Von Arne Perras, Jayapur

Wer das Ziehkind des Premiers kennenlernen will, muss in die Tempelstadt Varanasi am Ganges reisen und von dort noch eine Stunde weiter. So erreicht man Jayapur. Indiens Regierungschef Narendra Modi hat dieses Dorf mit seinen 4000 Einwohnern nach seinem Wahlsieg 2014 "adoptiert". So nennen das die Inder, wenn Politiker ganze Gemeinden unter ihre Obhut nehmen, um Fürsorge zur Schau zu stellen oder ihre angebliche Fähigkeit als Reformer.

Schon am Ortseingang prangen große Worte: "Das 21. Jahrhundert wird ein Jahrhundert des Wissens sein. Narendra Modi". Der Spruch steht auf einer Parkbank, gleich neben einem Feld, auf dem Kuhfladen zum Trocknen ausliegen, so wie es in Indien schon seit Jahrtausenden geschieht. Aber ja, die Zeichen der Amtszeit Modi sind natürlich ebenfalls zu besichtigen, wie könnte es anders sein, wo ihm der Ort als eine Art Schaukasten dient. Willkommen in Jayapur, modernisiert und herausgeputzt, Modi sei Dank.
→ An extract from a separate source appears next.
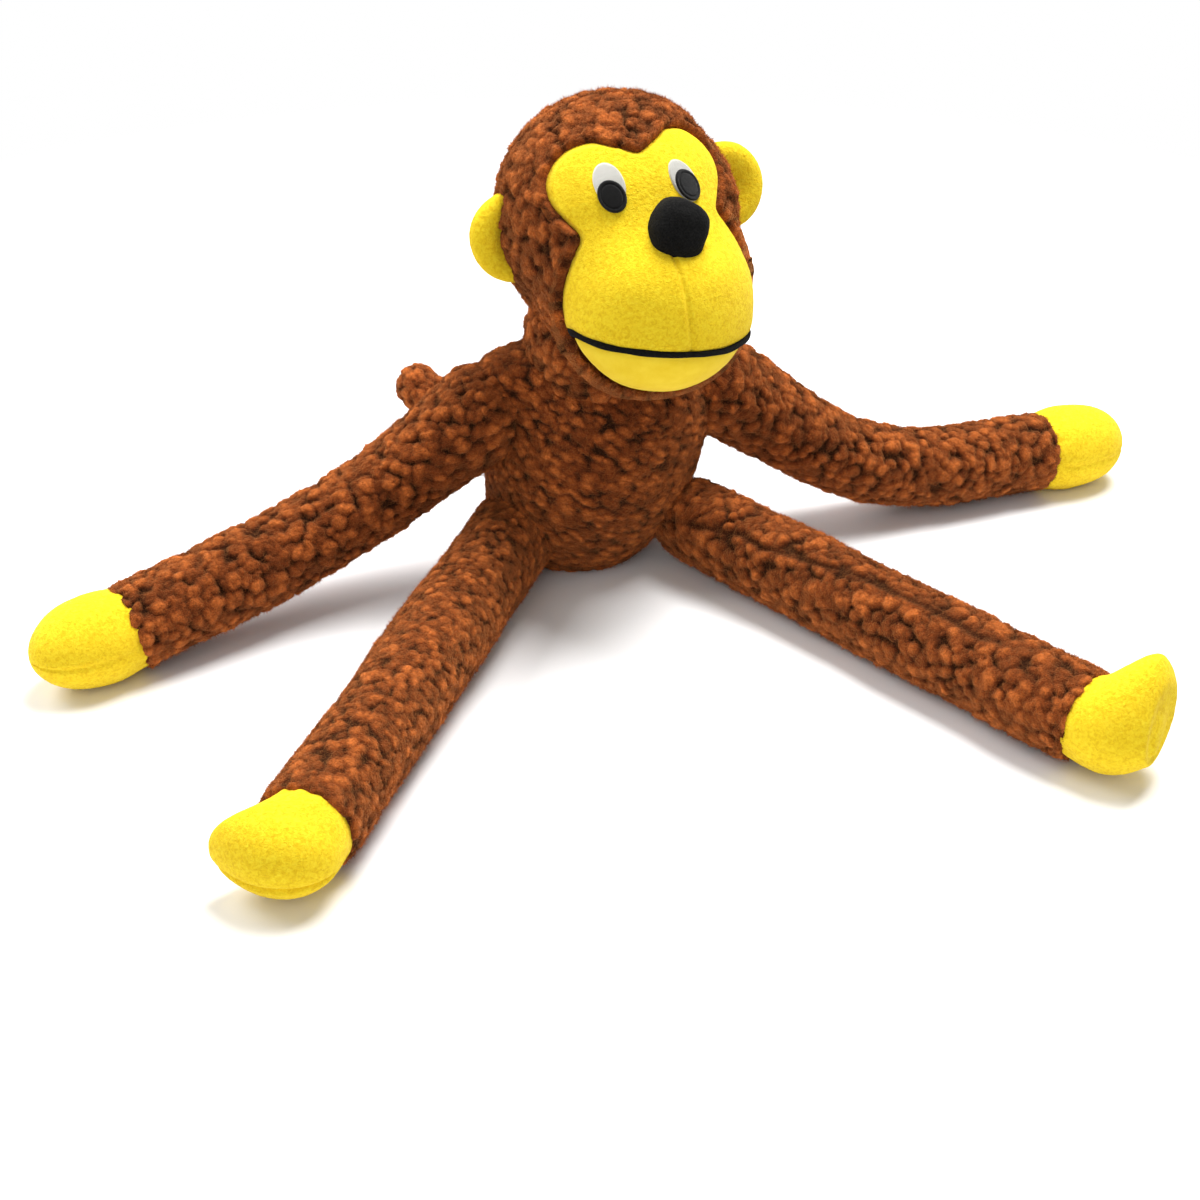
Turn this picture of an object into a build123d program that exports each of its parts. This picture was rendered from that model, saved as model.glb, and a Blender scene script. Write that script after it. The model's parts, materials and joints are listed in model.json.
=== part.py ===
from build123d import *
from math import cos, hypot, radians, sin, sqrt
import os

# A sitting stuffed monkey with long limbs and a tail, in millimetres.
# It faces -Y, its left side is +X, and it rests on z = 0.
# The origin is the middle of the flat seat under its torso.
# Every cover is a shell of cloth round its own filling. Limb segments meet in ball ends.

# ---- cloth, filling and clearances ----
fleece = 3.0               # curly brown cloth with its pile
velboa = 1.5               # short-piled cloth of the face, ears, hands and feet
thread = 0.7               # raised embroidery of the eyes
layer_gap = 0.2            # between a cover and its filling, and across a seam
stitch_gap = 0.1           # under each embroidered layer
joint_gap = 0.3            # between pieces that turn against each other
bend_room = 70             # degrees that a segment may stand bent from the one before it

# ---- torso ----
torso_half_width = 44
torso_half_depth = 38
torso_half_height = 58
torso_middle = 44          # height of the widest level above the seat
yoke_radius = 16           # rounded shoulders, which fill out the top of the torso
yoke_half_length = 25      # middle of the torso to the middle of each shoulder
yoke_back = 6              # shoulders' middle behind the torso's middle
yoke_rise = 7.5            # shoulders' middle above the arms' joint centres

# ---- neck and head ----
neck_radius = 24
neck_sink = 10             # neck ball's centre below the torso's top
neck_overlap = 17          # how far the neck ball reaches into the skull
skull_radius = 45.5
head_shift = 4             # head's centre to the monkey's left of the neck
head_forward = 5           # head's centre in front of the neck
head_pitch = -15           # degrees, face tipped up
head_roll = -4.5           # degrees, left ear raised
head_yaw = 4               # degrees, face turned to its left

# ---- face ----
face_inset = 1.0           # yellow cloth lies below the fleece that surrounds it
brow_spread = 14           # each brow lobe's centre from the middle
brow_height = 13
brow_radius = 18
cheek_half_width = 27
cheek_bottom = -34
eye_azimuth = 18.9         # degrees sideways from straight ahead
eye_rise = 15.5            # degrees above the head's centre
eye_white_half = (5.5, 7.5)
eye_pupil_half = (4.7, 5.7)
eye_pupil_drop = 1.5       # pupil's centre below the white's centre

# ---- muzzle, mouth and nose ----
muzzle_radius = 38
muzzle_half_height = 33
muzzle_sink = 21.5         # muzzle's centre inside the skull's front
muzzle_drop = 26           # muzzle's centre below the head's centre
muzzle_tilt = 13.3         # degrees, mouth falls towards the front
muzzle_roll = 7            # degrees, mouth falls towards its left
mouth_drop = 10            # mouth line below the muzzle's centre
mouth_reach = 7            # mouth corners in front of the muzzle's centre
piping_radius = 1.5
nose_radius = 10.3
nose_stand = 3             # nose's centre in front of the skull
nose_shift = 4             # nose's centre to the left of the middle of the face

# ---- ears ----
ear_radius = 17
ear_half_thickness = 6
ear_sink = {"right": 6.5, "left": 1.5}   # ear's centre inside the skull's side
ear_back = 3               # ear's centre behind the head's centre

# ---- limbs ----
arm_radius = 17.5
leg_radius = 17.5
hand_radius = 16.5
hand_reach = 20            # wrist to the middle of the hand
cuff_radius = 15.0         # hand or foot where it leaves the fleece
foot_radius = 15.5
foot_half_length = 23
sole_depth = 4.0           # how much of the foot's underside the sole covers
armhole_depth = 3.4        # limb's ball end inside the torso's wall
shoulder_height = 62.5
elbow_height = {"right": 30.0, "left": 19.0}

# Azimuths turn from +X towards +Y. Runs are level lengths.
shoulder_azimuth = {"right": 178, "left": -4}          # degrees
upper_arm_azimuth = {"right": 188.4, "left": -7.5}     # degrees
upper_arm_run = {"right": 54.6, "left": 62.5}
forearm_azimuth = {"right": 199, "left": 2.4}          # degrees
forearm_run = {"right": 88.9, "left": 84}
hand_azimuth = {"right": 198, "left": 0}               # degrees
hip_azimuth = {"right": 204.2, "left": -39.6}          # degrees
leg_azimuth = {"right": 235.5, "left": -63.3}          # degrees
thigh_run = 80
shin_run = {"right": 91.8, "left": 88.7}
foot_azimuth = {"right": 220.6, "left": -47}           # degrees, ankle to the foot's middle
foot_run = {"right": 19.6, "left": 17.7}
toe_azimuth = {"right": 164.6, "left": 43.4}           # degrees
toe_rise = {"right": 0, "left": 67}                    # degrees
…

Klar, da ist der grüne Mülleimer, der auch regelmäßig gelehrt wird. Drüben, neben dem rot gestrichenen Tempel, waschen sich zwei junge Männer an einer solarbetriebenen Wasserpumpe. Viele Menschen sind in der Mittagszeit nicht zu sehen, 42 Grad Hitze drücken das Dorf im Bundesstaat Uttar Pradesh nieder.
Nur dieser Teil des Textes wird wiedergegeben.